The Royal Academy has recently removed for sale works in their shop by an artist who, it was reported to them, holds potentially repugnant ideas and opinions. The reporting of these views is completely reasonable, and is it also reasonable to be saddened and concerned by such views, which threaten that community's sense of identity and meaning.

What is less reasonable is the idea that the RA would then remove the artist from their shop - in common parlance, 'cancelling' them.

What a community does to express outrage against anyone who attacks them, is, within the law, up to them, up to and including boycotts.

The question is - do larger organisations, meant to represent many contested and contrasting communities and values - have the same obligations, or even rights, to support one view against others? The UK courts recently found that it was legitimate to question widely-held gender ideas, up to a point.

Did the RA find the artist's work inherently repellent or offensive? Did the art works themselves embody hateful messages? If so, they acted within their remit, one supposes.

Or did they simply discover the artist held ideas that threaten a consensus forming?

I am concerned for art, and artists, when an organisation meant to support them, decides to police the inner workings of the artistic mind or soul.

A famous RA member, Augustus Johns, performed horrendous acts of sexual abuse and incest - yet his art is available for sale as postcards etc, at galleries worldwide, including the RA. Jacob Epstein a major artist, was also a paedophile (as was the author of Alice in Wonderland, as was Benjamin Britten). I am not defending these behaviours - but observing that once arts organisations start culling all artists who have ever behaved, or thought, or desired, in ways counter to acceptable wider opinion, then we are a step closer to a state-sanctioned idea of art, made famous in the Soviet Union.

I don't wish to be romantic or callous, but Picasso was a personal jerk; but his art is essential to modernity. Warhol was not without issues, or Freud. Many artists tend to be individualistic, eccentric, self-focused, and even strange - one of their jobs is to be iconoclastic, and to threaten the status quo, whether that be left-leaning or right-leaning.

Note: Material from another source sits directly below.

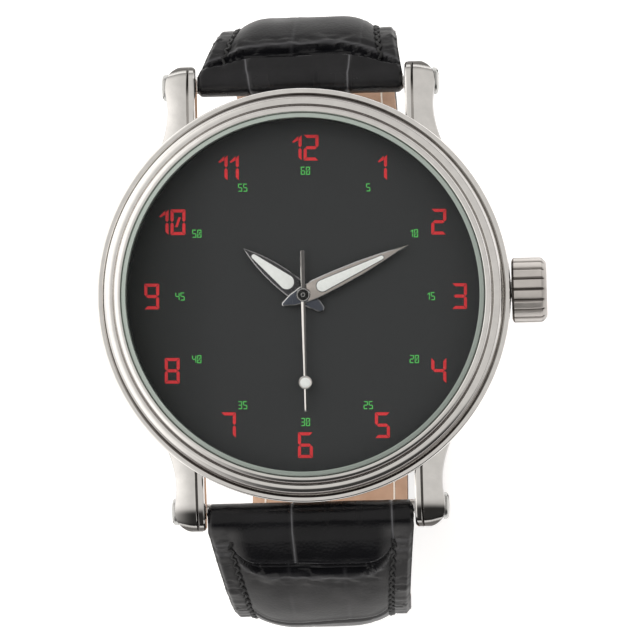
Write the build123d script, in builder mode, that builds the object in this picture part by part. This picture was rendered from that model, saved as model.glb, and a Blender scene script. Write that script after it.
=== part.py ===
from build123d import *
from math import cos, radians, sin
import os

# Three-hand quartz wristwatch on a padded two-piece strap, buckled into a closed loop.
# The origin is the centre of the case back's outer face, +Z runs out through the dial,
# +Y points to 12 o'clock and +X to the crown. All lengths are in millimetres.

# Clearances
seat_gap = 0.02
running_gap = 0.04
part_gap = 0.1
layer_gap = 0.05
overrun = 1.0

# Case middle: radii are set in from its outer radius, levels stand on one another
case_radius = 22.0
case_wall = 2.75
wall_inset = 1.1
foot_inset = 1.75
neck_wall = 0.75
split_inset = 0.9
bead_inset = 0.4
case_bottom = 1.2
wall_height = 3.4
band_chamfer = 0.2
band_height = 1.4
bead_height = 0.65
seat_drop = 0.25
neck_height = 0.8

# Lugs: their reach stands out from the case, and their places are set in from it
lug_side_gap = 0.2
lug_width = 2.9
lug_overhang = 2.9
lug_inner_round = 0.5
lug_outer_round = 1.1
lug_waist_inset = 4.5
lug_flare = 1.4
lug_flare_length = 6.0
lug_root_length = 2.4
lug_top = 4.95
lug_bend_inset = 7.3
lug_crown_inset = 2.6
lug_crown_z = 4.45
lug_tip_z = 2.1
lug_heel_inset = 0.5
lug_heel_z = 0.8
lug_sole_inset = 2.3
lug_sole_length = 5.6
lug_sole_z = 0.4
lug_groove_inset = 0.72
lug_groove_width = 0.16
lug_groove_depth = 0.14
lug_edge_chamfer = 0.2

# Strap bars and their screws
bar_inset = 2.2
bar_z = 2.2
bar_radius = 0.75
bar_end_gap = 0.1
screw_shank_radius = 0.5
screw_shank_depth = 2.6
screw_head_radius = 1.45
screw_head_height = 0.65
screw_slot_width = 0.32
screw_slot_depth = 0.25

# Bezel: two beads, the outer one lower
bezel_recess_gap = 0.03
bezel_foot_height = 1.15
outer_bead_inset = 0.5
outer_bead_rise = 0.67
outer_bead_fall = 0.22
inner_bead_width = 0.7
inner_bead_step = 0.6
inner_bead_rise = 0.35

# Crystal and its gasket
crystal_gap = 0.05
crystal_bevel_width = 0.47
crystal_bevel_height = 0.45
crystal_wall = 1.15
gasket_width = 0.4
gasket_thick = 0.15

# Dial and the ring that carries the crystal above it
dial_drop = 0.5
dial_thick = 0.4
dial_hole_radius = 0.95
ring_wall = 0.5
ring_height = 1.7

# Case back and its gasket
back_thick = 1.0
back_bevel = 1.85
back_edge_gap = 0.05
rim_wall = 0.8
rim_height = 0.7
back_gasket_height = 0.4
notch_width = 3.0
notch_depth = 0.9
notch_height = 0.35

# Crown, stem and tube
crown_level = 3.95
crown_radius = 3.45
crown_length = 3.4
crown_gap = 0.2
crown_flutes = 18
flute_depth = 0.3
flute_tip_share = 0.24
flute_root_share = 0.34
crown_chamfer = 0.45
skirt_radius = 1.7
skirt_depth = 1.8
tube_radius = 1.2
tube_wall = 0.55
tube_inset = 1.05
tube_reach = 1.55
crown_gasket_width = 0.45
crown_gasket_inset = 0.1
stem_radius = 0.55
stem_inner_end = 8.2
stem_seat = 0.8

# Movement plates, and the ring with three arms that centres them
holder_bottom = 1.95
holder_wall = 1.2
holder_arms = 3
holder_arm_width = 7.0
plate_radius = 13.0
plate_bottom = 4.1
plate_top = 4.75
stem_slot_width = 1.6
bridge_bottom = 1.8
bridge_thick = 0.3
bridge_left = -5.6
bridge_right = 6.6
bridge_lower = -3.6
bridge_upper = 6.1
post_radius = 0.7
post_inset = 0.85

# Wheels: pitch sizes come from the centre distances and the tooth counts
arbor_radius = 0.1
pivot_bottom = 1.85
wheel_thick = 0.15
train_top = 4.4
addendum_share = 0.85
dedendum_share = 1.1
tooth_root_share = 0.3
rotor_teeth = 6
fifth_teeth = 36
fifth_pinion_teeth = 6
second_teeth = 30
second_pinion_teeth = 6
third_teeth = 45
third_pinion_teeth = 6
centre_teeth = 48
cannon_teeth = 8
minute_teeth = 24
minute_pinion_teeth = 6
hour_teeth = 24
fifth_distance = 3.1
fifth_place_angle = 120.0
rotor_distance = 2.5
third_distance = 3.0
third_place_angle = 0.0
minute_distance = 2.4
minute_place_angle = 60.0
magnet_radius = 0.95
magnet_bottom = 2.5
magnet_height = 0.7
rotor_pinion_height = 0.4
fifth_disc_level = 3.3
fifth_pinion_level = 2.65
second_disc_level = 2.75
second_pinion_level = 2.2
third_disc_level = 2.3
third_pinion_level = 3.6
third_pinion_height = 0.4
centre_disc_level = 3.75
cannon_level = 4.85
minute_disc_level = 4.95
minute_pinion_level = 5.2
hour_disc_level = 5.3
second_arbor_radius = 0.13
centre_tube_wall = 0.24
hour_pipe_wall = 0.28
minute_post_radius = 0.25
minute_post_height = 0.85

# Motor, board and battery
stator_bottom = 2.55
stator_thick = 0.5
stator_left = -7.0
stator_right = 3.6
stator_lower = 3.55
stator_upper = 6.3
stator_leg_width = 1.6
rotor_hole_radius = 1.12
coil_y = 8.5
core_thick = 0.35
core_width = 1.2
winding_radius = 0.82
winding_inset = 2.0
board_bottom = 1.4
board_thick = 0.2
board_radius = 11.9
board_edge_y = -3.4
battery_radius = 3.95
battery_height = 2.1
battery_bottom = 1.5
battery_y = -7.75
clip_bottom = 1.1
clip_thick = 0.2
clip_width = 2.2
clip_length = 16.0
clip_leg = 0.8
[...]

This blog has always sought to separate as much as possible, the art works, or texts, from the personal behaviour of the artists themselves, if only because, whose standards would ultimately form the baseline anyway - and because norms shift every few decades or every few months. Seen one way, TS Eliot is a snobbish racist prig who defended empire  - but to keep his books out of shops would impoverish our ability to engage with the whole of the vision - flaws and all.

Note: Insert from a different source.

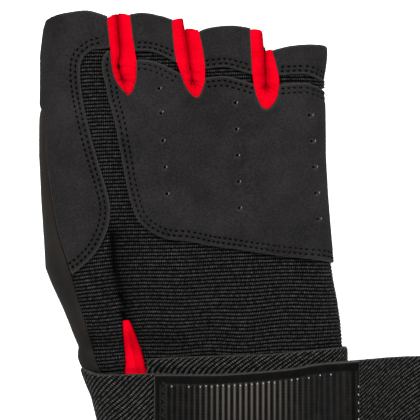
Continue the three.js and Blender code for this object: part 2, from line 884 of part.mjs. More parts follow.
function tailFrame(x, y) {
  const start = readSide('right', y) - sideRoll;
  const startLevel = skinPoint(1, 1, y).z + strapInner;
  const step = 0.01;
  const level = (at) => startLevel * (1 - THREE.MathUtils.smootherstep(at, start, start + tailDrop));
  const slope = (level(x + step) - level(x - step)) / (2 * step);
  const normal = new THREE.Vector3(-slope, 0, 1).normalize();
  return { point: new THREE.Vector3(x, y, level(x)).addScaledVector(normal, -strapInner), normal };
}

function strapFrame(i, j) {
  const y = (firstRow + j) * rowStep;
  if (i <= wornSteps) {
    const { half, c } = strapStations[i];
    return skinFrame(half, c, y);
  }
  const start = readSide('right', y) - sideRoll;
  return tailFrame(THREE.MathUtils.lerp(start, tailEnd, (i - wornSteps) / tailSteps), y);
}
const strapEdge = curve(strapTop, 3);
const strapOutline = [
  ...strapEdge,
  new THREE.Vector2(tailEnd + ceiling, tailStart.y),
  new THREE.Vector2(tailEnd + ceiling, planY(strapBottom)),
  new THREE.Vector2(strapEdge[0].x, planY(strapBottom)),
];
const strapSheet = wall(
  wornSteps + tailSteps, -firstRow, strapFrame, strapInner, strapInner + strapWall,
);
add('wrist_strap', strapSheet.intersect(prism(strapOutline)), webbing);

// Hook patch: moulded rows of hooks inside a flat border
const patchFrom = patchAcross.from * palmWidth;
const patchTo = patchAcross.to * palmWidth;
const patchStations = [{ x: patchFrom, up: 0 }];
const hookRows = Math.floor((patchTo - patchFrom - 1.5 * patchBorder) / hookPitch);
for (let k = 0; k <= hookRows; k += 1) {
  const x = patchFrom + patchBorder + k * hookPitch;
  patchStations.push({ x, up: 0 });
  if (k < hookRows) {
    patchStations.push({ x: x + hookPitch / 2, up: 1 });
  }
}
patchStations.push({ x: patchTo, up: 0 });

function heightAt(points, x) {
  const held = THREE.MathUtils.clamp(x, points[0].x, points.at(-1).x);
  const next = points.findIndex((point, i) => i > 0 && point.x >= held);
  const before = points[next - 1];
  return THREE.MathUtils.mapLinear(held, before.x, points[next].x, before.y, points[next].y);
}

function patchY(i, j) {
  const top = heightAt(strapEdge, patchStations[i].x) - clearance;
  const bottom = planY(strapBottom) + clearance;
  const inside = (j - 1) / (patchRows - 2);
  if (j === 0) {
    return bottom;
  }
  return j === patchRows ? top : THREE.MathUtils.lerp(bottom + patchBorder, top - patchBorder, inside);
}

function patchFrame(i, j) {
  const { x } = patchStations[i];
  const y = patchY(i, j);
  const from = readSide('left', y) + sideRoll;
  const to = readSide('right', y) - sideRoll;
  return x < to ? skinFrame(1, (x - from) / (to - from), y) : tailFrame(x, y);
}
const patchInner = strapInner + strapWall + clearance;
const patchTop = (i, j) => {
  const hooks = j > 0 && j < patchRows ? patchStations[i].up * hookHeight : 0;
  return patchInner + patchWall + hooks;
};
const hookPatch = wall(patchStations.length - 1, patchRows, patchFrame, patchInner, patchTop);
add('hook_patch', hookPatch, mouldedPlastic);

// The origin is the middle of the footprint, on the table
const box = new THREE.Box3().setFromObject(group);
const middle = box.getCenter(new THREE.Vector3());
group.position.set(-middle.x, -middle.y, -box.min.z);
group.updateMatrixWorld(true);

export default group;
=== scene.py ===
# %% [markdown]
# A fingerless weightlifting glove for the left hand, lying palm up on a pale table.
# The solids of the glove are already made at their real size. Here each one gets the
# surface that the eye reads: suede, rib knit, red stretch cloth, webbing and hook tape.
# The first cell loads those solids as a fixed frame, and keeps the size of their box.

# %% Load the fixed frame
import math

import bpy
import numpy as np
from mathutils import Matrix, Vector


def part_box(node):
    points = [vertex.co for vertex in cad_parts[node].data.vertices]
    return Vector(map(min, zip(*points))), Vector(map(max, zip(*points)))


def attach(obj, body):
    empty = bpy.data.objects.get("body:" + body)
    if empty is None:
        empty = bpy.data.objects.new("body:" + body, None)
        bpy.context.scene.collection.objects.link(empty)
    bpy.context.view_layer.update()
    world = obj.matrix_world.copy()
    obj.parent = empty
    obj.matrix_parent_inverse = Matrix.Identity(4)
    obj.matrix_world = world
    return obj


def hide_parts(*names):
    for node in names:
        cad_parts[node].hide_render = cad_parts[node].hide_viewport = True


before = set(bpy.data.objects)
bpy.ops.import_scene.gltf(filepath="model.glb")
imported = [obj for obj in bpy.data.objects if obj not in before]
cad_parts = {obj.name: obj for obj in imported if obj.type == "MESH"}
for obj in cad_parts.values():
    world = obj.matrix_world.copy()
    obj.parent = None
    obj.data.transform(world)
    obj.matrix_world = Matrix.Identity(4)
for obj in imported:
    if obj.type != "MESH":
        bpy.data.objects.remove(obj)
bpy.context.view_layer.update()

# %% [markdown]
# The glove is drawn in millimetres, as a glove maker would. Across is measured from the
# palm's middle line, along from the wrist seam. Two faces of the solids tell where that
# drawing lies in the frame, so nothing has to be fitted by eye.

# %% Sizes of the glove
MM = 0.001
PALM_WIDTH = 107.0
PALM_LENGTH = 99.4
FINGER_LENGTH = 27.0
CUFF_LENGTH = 56.0
PALM_HEIGHT = 18.5
CROWN_RISE = 2.6
CUFF_HEIGHT = 18.0
SEAM_HEIGHT = 9.0
SIDE_ROLL = 9.0
KNIT_WALL = 1.1
PAD_WALL = 2.0
LEATHER_WALL = 1.4
GUSSET_WALL = 1.2
BACK_WALL = 1.2
CUFF_WALL = 1.8
STRAP_WALL = 1.9
PATCH_WALL = 0.9
CLEARANCE = 0.3


def plan_y(along):
    """Millimetres from the wrist seam: 1 is the finger roots, 2 the longest rim, -1 the cuff's."""
    along = np.asarray(along, float)
    beyond = PALM_LENGTH + (along - 1) * FINGER_LENGTH
    within = np.where(along > 0, along * PALM_LENGTH, along * CUFF_LENGTH)
    return np.where(along > 1, beyond, within)


def plan(places):
    """Points of the drawing, from rows of (across, along)."""
    table = np.asarray(places, float)
    return np.column_stack([table[:, 0] * PALM_WIDTH, plan_y(table[:, 1])])


def spline(points, steps):
    """A Catmull-Rom curve through points, with so many steps between two of them."""
    count = len(points)
    t = np.linspace(0, count - 1, (count - 1) * steps + 1)
    whole = np.minimum(t.astype(int), count - 1)
    w = (t - whole)[:, None]
    p0, p1, p2, p3 = [points[np.clip(whole + k, 0, count - 1)] for k in (-1, 0, 1, 2)]
    v0, v1 = (p2 - p0) / 2, (p3 - p1) / 2
    return ((2 * p1 - 2 * p2 + v0 + v1) * w**3 + (-3 * p1 + 3 * p2 - 2 * v0 - v1) * w**2
            + v0 * w + p1)


def smooth(places, steps=10):
    """A curve through rows of (across, along)."""
    return spline(plan(places), steps)


STRAP_END_ACROSS = 0.613
TAIL_LENGTH = 71.0
TAIL_END = STRAP_END_ACROSS * PALM_WIDTH + TAIL_LENGTH
CUFF_FOOT = float(plan_y(-0.965))
SHIFT_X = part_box("wrist_strap")[1][0] / MM - TAIL_END
SHIFT_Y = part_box("cuff_band")[0][1] / MM - CUFF_FOOT
print("the drawing lies", round(SHIFT_X, 2), round(SHIFT_Y, 2), "mm from the frame's origin")

# %% [markdown]
# The hand's outline is a short table of places, read as one line. Each slit between two
# fingers is a straight line, from its top to its end.

# %% The outline of the hand
SIDES = np.array([
    # along, left, right
    (2.15, -0.466, 0.5), (1.86, -0.487, 0.504), (1.5, -0.498, 0.504), (1.1, -0.499, 0.49),
    (0.76, -0.498, 0.493), (0.58, -0.49, 0.503), (0.44, -0.48, 0.513), (0.33, -0.476, 0.527),
    (0.28, -0.458, 0.534), (0.2, -0.423, 0.549), (0.12, -0.392, 0.559), (0.03, -0.359, 0.564),
    (-0.02, -0.363, 0.565), (-0.05, -0.358, 0.565), (-0.085, -0.35, 0.565),
    (-0.13, -0.319, 0.563), (-0.27, -0.288, 0.556), (-0.45, -0.265, 0.55), (-1.1, -0.25, 0.54),
])
SIDE_Y = plan_y(SIDES[:, 0])[::-1]
CREASES = [
    ((-0.225, 2.05), (-0.204, 1.14)), ((0.009, 1.97), (0.04, 1.12)),
    ((0.287, 1.86), (0.298, 1.06)),
]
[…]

It saddens me that women are at war among their various communities as they seek to determine who can and should be allowed within those communities. Self-definition seems to be a right whose time has come. However, the genuine anguish of more conservative women could also be arguably tolerated more, or listened to. The times are punitive and tense, and conflictual. That's ironically 'natural' in the sense that humans have always been in conflict over identity and territory.

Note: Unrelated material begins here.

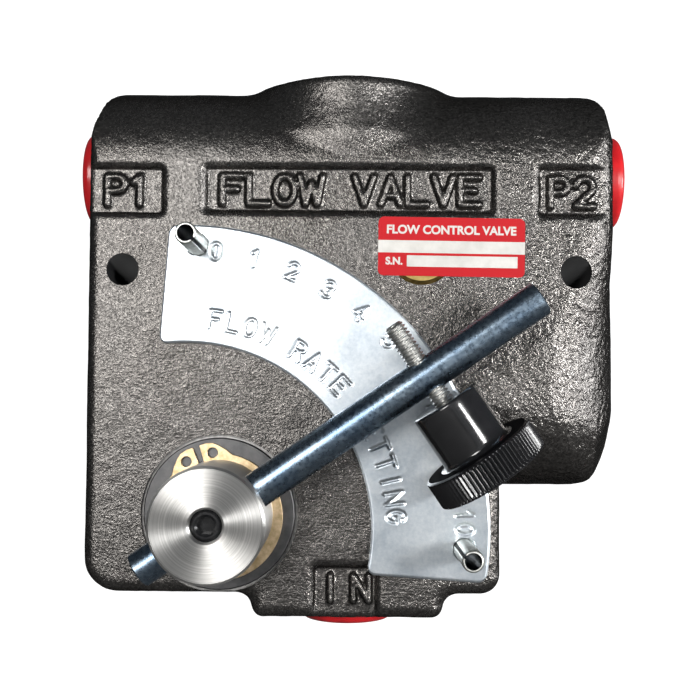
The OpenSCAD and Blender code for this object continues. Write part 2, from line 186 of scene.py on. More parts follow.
class Shader:
    """a material with a Principled node and short ways to add textures; scales are per metre"""

    def __init__(self, name, textured=True):
        self.material = bpy.data.materials.new(name)
        self.material.use_nodes = True
        self.tree = self.material.node_tree
        self.tree.nodes.clear()
        self.output = self.add("OutputMaterial")
        self.principled = self.add("BsdfPrincipled")
        self.surface(self.principled)
        if textured:
            self.coords = self.add("TexCoord").outputs["Object"]

    def add(self, kind, inputs=None, **properties):
        return add_node(self.tree, kind, inputs, **properties)

    def surface(self, node):
        put(self.tree, node.outputs[0], self.output.inputs[0])

    def set(self, **inputs):
        for name, value in inputs.items():
            put(self.tree, value, self.principled.inputs[name.replace("_", " ")])

    def noise(self, scale, detail=4, rough=0.55, distortion=0.0, coords=None):
        inputs = {"Scale": scale, "Detail": detail, "Roughness": rough,
                  "Distortion": distortion, "Vector": coords or self.coords}
        return self.add("TexNoise", inputs).outputs["Fac"]

    def ramp(self, value, stops):
        node = self.add("ValToRGB")
        elements = node.color_ramp.elements
        while len(elements) < len(stops):
            elements.new(0.5)
        for element, (position, color) in zip(elements, stops):
            element.position = position
            element.color = (*color, 1)
        put(self.tree, value, node.inputs[0])
        return node.outputs["Color"]

    def shades(self, value, low, high):
        """the two colours at 0.3 and 0.7 of a noise"""
        return self.ramp(value, [(0.3, low), (0.7, high)])

    def math(self, operation, first, second=None, clamp=False):
        inputs = {0: first} if second is None else {0: first, 1: second}
        return self.add("Math", inputs, operation=operation, use_clamp=clamp).outputs[0]

    def scaled(self, value, gain, base):
        return self.math("ADD", self.math("MULTIPLY", value, gain), base)

    def mix(self, factor, first, second, mode="MIX"):
        node = self.add("Mix", data_type="RGBA", blend_type=mode)
        for i, value in ((0, factor), (6, first), (7, second)):
            put(self.tree, value, node.inputs[i])
        return node.outputs[2]

    def map(self, scale=(1, 1, 1), turn=(0, 0, 0), shift=(0, 0, 0), coords=None):
        inputs = {"Scale": scale, "Rotation": turn, "Location": shift,
                  "Vector": coords or self.coords}
        return self.add("Mapping", inputs).outputs[0]

    def split(self, vector):
        return self.add("SeparateXYZ", {0: vector}).outputs

    def off_axis(self, x, z):
        """squared distance, m2, from the Y-wise axis at (x, z) mm, and the Y coordinate"""
        parts = self.split(self.map(shift=(-x / 1000, 0, -z / 1000)))
        x_squared = self.math("MULTIPLY", parts[0], parts[0])
        z_squared = self.math("MULTIPLY", parts[2], parts[2])
        return self.math("ADD", x_squared, z_squared), parts[1]

    def bump(self, height, strength, distance, under=None):
        """distance in metres; under is the normal this bump is laid on"""
        inputs = {"Strength": strength, "Distance": distance, "Height": height}
        if under is not None:
            inputs["Normal"] = under
        return self.add("Bump", inputs).outputs[0]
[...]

But artists should be allowed to make and sell their work, as much as possible, freely, in museums and galleries celebrating art, because art creates not just beauty, but also expresses freedom, and conflict, and doubt, and subverts the culture it struggles within. Supressing the works of those who hate us comes at a cost too high - one loses the chance to see art of surprise, shock, and appalling difference. Like Guernica was.